En toen en toen en toen waren we zomaar ZEVEN JAAR getrouwd, geliefde A. en ik.
En zoals elk jaar gaan we dat getweeën uitgebreid evalueren.
Tot in de vroege uurtjes, niet geheel nuchter, wel fijn en waardevol.
Iedereen die ons een beetje kent weet dat ons huwelijk niet alleen maar rozengeur en maneschijn is. Haha, das eigenlijk zelfs wel een understatement. De doornen en de donkerte hebben we vaak gevoeld en ervaren. We zijn ook wel redelijk intens allebei, geloof ik.
Maar wrijving geeft glans. En dat gaan we zo langzamerhand ervaren.
Sinds we ons bewuster zijn van onze eigen projecties en angsten, en sinds we dat wat beter zelf kunnen dragen gaan we met rasse schreden vooruit.
Ik kan steeds meer de liefde voelen, echt doorvoelen.
De liefde voelen zonder angsten maar in overgave en vertrouwen.
En daardoor ontstaat er zo heerlijk veel ruimte en vrijheid.
Vrijheid dat alles er mag zijn, dat alles mag en kan.
Dat we gunnen en geven.
En dat er altijd, altijd weer die liefde is.
De dingen hebben soms eenzelfde naam:
een lichte kus, elkaar verwilderd bijten,
zacht mokken, blindelings met huisraad smijten,
vreemd, het valt alles onder liefde saam.

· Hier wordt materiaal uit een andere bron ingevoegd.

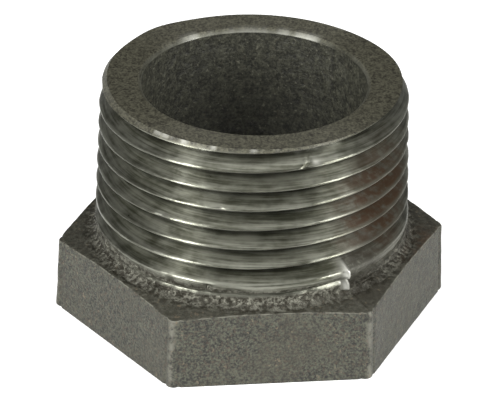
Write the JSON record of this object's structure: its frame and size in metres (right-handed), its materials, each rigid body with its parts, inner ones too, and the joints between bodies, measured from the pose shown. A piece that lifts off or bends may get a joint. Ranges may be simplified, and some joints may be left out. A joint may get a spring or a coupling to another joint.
{
  "type": "hex bushing",
  "caption": "Cast iron hexagon reducing bushing: male taper pipe thread on a round spigot, hexagonal head and a bore for a smaller female pipe thread.",
  "frame": {"origin": "centre of the hexagonal end face, on the bushing's axis", "axes": "+Z along the axis towards the end of the male thread; a corner of the hexagon lies on +X and a flat faces -Y"},
  "size_m": [0.0418, 0.0364, 0.0261],
  "materials": {
    "casting": "rough sand-cast head and neck, turned end face and cut threads"
  },
  "bodies": {
    "root": {"hex_bushing": "casting"}
  },
  "joints": []
}
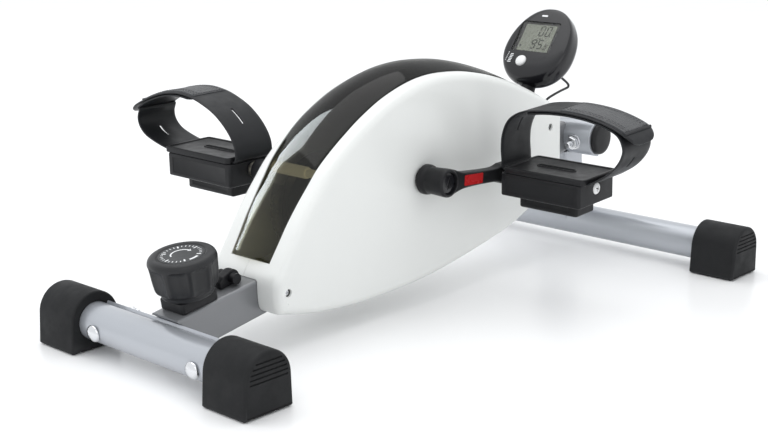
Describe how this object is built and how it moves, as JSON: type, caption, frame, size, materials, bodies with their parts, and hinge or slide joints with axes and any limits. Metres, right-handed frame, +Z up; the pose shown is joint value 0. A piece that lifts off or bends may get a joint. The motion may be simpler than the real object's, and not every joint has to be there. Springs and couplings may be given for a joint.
{
  "type": "pedal exerciser",
  "caption": "Compact under-desk pedal exerciser: tube frame on floor bars, housing with smoked window, strapped pedals, tension knob and display.",
  "frame": {"origin": "centre of the bounding box footprint, on the floor", "axes": "+X from the tension-knob end to the display end, +Y to the left when looking along +X, +Z up"},
  "size_m": [0.71, 0.5161, 0.293],
  "materials": {
    "silver_paint": "satin silver enamel",
    "grey_paint": "satin grey enamel",
    "black_rubber": "matt moulded rubber",
    "black_plastic": "fine-grained satin",
    "gloss_black": "gloss",
    "white_plastic": "gloss",
    "smoked_clear": "gloss smoked transparent plastic",
    "zinc_plate": "bright zinc plate",
    "steel": "machined",
    "cast_iron": "turned cast iron",
    "belt_rubber": "matt",
    "display_window": "gloss clear window over a grey liquid crystal panel",
    "strap_web": "soft matt flexible plastic with a stitched textile pad"
  },
  "bodies": {
    "base": {"front_stabiliser_tube": "silver_paint", "rear_stabiliser_tube": "silver_paint", "rear_cross_tube": "silver_paint", "rear_upright_tube": "silver_paint", "main_tube": "grey_paint", "front_saddle_plate": "grey_paint", "rear_saddle_plate": "grey_paint", "crank_bearing_shell": "grey_paint", "flywheel_bracket": "grey_paint", "foot_cap_front_right": "black_rubber", "foot_cap_front_left": "black_rubber", "foot_cap_rear_right": "black_rubber", "foot_cap_rear_left": "black_rubber", "cross_tube_plug_right": "black_plastic", "cross_tube_plug_left": "black_plastic", "knob_base": "black_plastic", "tether_eyelet": "black_plastic", "console_front": "black_plastic", "console_back": "black_plastic", "console_lead": "black_plastic", "tension_cable": "black_plastic", "front_bolt_right": "zinc_plate", "front_bolt_left": "zinc_plate", "front_nut_right": "zinc_plate", "front_nut_left": "zinc_plate", "rear_bolt_right": "zinc_plate", "rear_bolt_left": "zinc_plate", "rear_nut_right": "zinc_plate", "rear_nut_left": "zinc_plate", "housing_screw_front": "zinc_plate", "housing_screw_rear": "zinc_plate", "housing_shell_right": "white_plastic", "housing_shell_left": "white_plastic", "smoked_window": "smoked_clear", "crank_bearing_right": "steel", "crank_bearing_left": "steel", "drive_belt": "belt_rubber", "console_lens": "display_window"},
    "crank": {"crank_axle": "steel", "drive_pulley": "black_plastic", "crank_arm_right": "black_plastic", "crank_arm_left": "black_plastic", "crank_cap_right": "gloss_black", "crank_cap_left": "gloss_black", "pedal_spindle_right": "steel", "pedal_spindle_left": "steel"},
    "pedal_right": {"pedal_body_right": "black_plastic", "pedal_tread_right": "black_plastic", "pedal_strap_right": "strap_web", "pedal_end_screw_right": "zinc_plate"},
    "pedal_left": {"pedal_body_left": "black_plastic", "pedal_tread_left": "black_plastic", "pedal_strap_left": "strap_web", "pedal_end_screw_left": "zinc_plate"},
    "flywheel": {"flywheel": "cast_iron", "flywheel_shaft": "steel"},
    "magnet": {"magnet_bracket": "steel"},
    "knob": {"tension_knob": "black_plastic"},
    "console_key": {"console_button": "white_plastic"}
  },
  "joints": [
    {"name": "crank_spin", "type": "hinge", "parent": "base", "child": "crank", "pos_m": [-0.0093, 0, 0.1395], "axis": [0, 1, 0], "continuous": true},
    {"name": "flywheel_spin", "type": "hinge", "parent": "base", "child": "flywheel", "pos_m": [-0.08, 0, 0.112], "axis": [0, 1, 0], "continuous": true},
    {"name": "pedal_right_spin", "type": "hinge", "parent": "crank", "child": "pedal_right", "pos_m": [0.09951, -0.144, 0.13304], "axis": [0, 1, 0], "continuous": true},
    {"name": "pedal_left_spin", "type": "hinge", "parent": "crank", "child": "pedal_left", "pos_m": [-0.11811, 0.144, 0.14596], "axis": [0, 1, 0], "continuous": true},
    {"name": "knob_turn", "type": "hinge", "parent": "base", "child": "knob", "pos_m": [-0.2905, 0, 0.08252], "axis": [0.1668, 0, -0.986], "range_deg": [0, 300]},
    {"name": "magnet_close", "type": "hinge", "parent": "base", "child": "magnet", "pos_m": [-0.14, 0.03, 0.064], "axis": [0, 1, 0], "range_deg": [0, 6]},
    {"name": "console_button_press", "type": "slide", "parent": "base", "child": "console_key", "axis": [0.7986, 0, -0.6018], "range_m": [0, 0.0015], "stiffness_N_per_m": 400}
  ],
  "couplings": [
    {"joint": "flywheel_spin", "follows": "crank_spin", "ratio": 5},
    {"joint": "magnet_close", "follows": "knob_turn", "ratio": 0.02}
  ]
}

Wie liefheeft en daar langzaam aan gewent,
ontdekt verbijsterd achter maan en rozen,
het kleine strijdperk van twee tomelozen,
waar men elkaar om beurten tart en temt.
Eerst zacht van zin, later snel uitgestoeid,
elkander prikkelen, dan ronduit haten,
en ouder wordend: zacht weer, en vermoeid.
Zó gaat het ons, misschien in milder mate...
Twee slingerplanten in één wilde groei,
die ondanks alles elkaar niet verlaten.